After a five-hour drive, departing Ocean City, Maryland, we arrived in the Outer Banks. Our route took us over the Chesapeake Bay Bridge to Virginia Beach. We spent our first night in the Outer Banks in Nags Head. We had a beautiful room over looking the ocean and dunes, with an off-season rate of $89. It was too tempting to turn down.
Bode met some interesting folks on our early morning walk. One in particular was an elderly fellow from West Virginia. He was there with his wife, beach-combing for sea glass. She was quite talented at finding it. My only regret was not putting him on video for you. His words made my heart smile.

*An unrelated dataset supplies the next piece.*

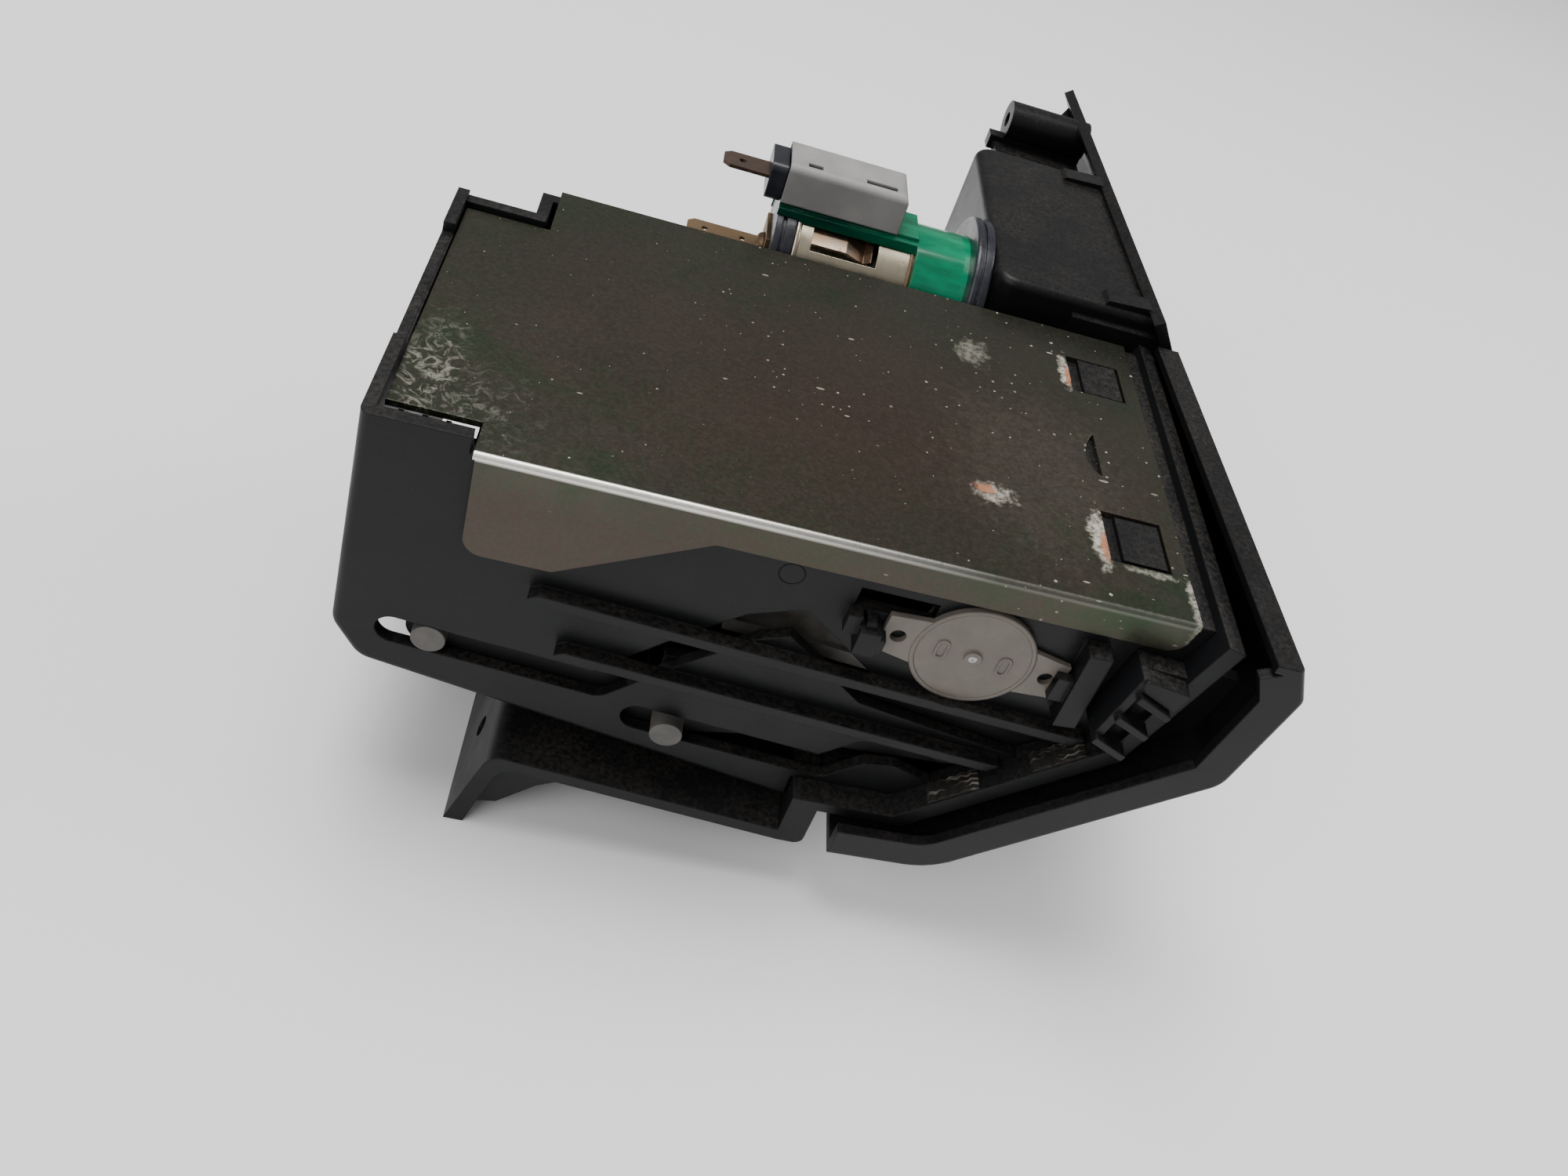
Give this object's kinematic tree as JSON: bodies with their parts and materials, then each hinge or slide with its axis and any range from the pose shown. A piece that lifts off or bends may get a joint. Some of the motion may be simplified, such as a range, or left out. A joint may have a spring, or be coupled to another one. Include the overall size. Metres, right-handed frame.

He told the story that he took his wife to the Outer Banks 48 years ago for their honeymoon. She was not a strong swimmer and the current dragged her out. She was so stricken with fear they never returned to the ocean until now. He was so proud of her, she had gotten the courage to enter the ocean up to her ankles. We parted ways and Bode and I continued down the beach and on our return the gentleman was calling out to me. We went over and he handed me a heart shape rock that he had just found. I told him he needed to give this to his wife. He simply stated he is always finding and giving heart shape rocks to her, this one was for me to carry on my journey so that I will be surrounded by love and friendship, such a dear man. Somehow I think it was the love they shared that gave his wife the courage to return. Regardless that it had taken her 48 years, she did it!
Leaving Nags Head after breakfast we traveled south on the one main route that connects the entire Outer Banks, Route 12. We arrived at Cape Hatteras. Fortunately the strip malls ended when we departed Nags Head and the more natural landscape emerged. I could feel my body relaxing as we left the congestion behind. Not that there was anything wrong in Nags Head, we had that beautiful room, but once a country girl, always a country girl and my love for the natural landscape is what stirs in my heart.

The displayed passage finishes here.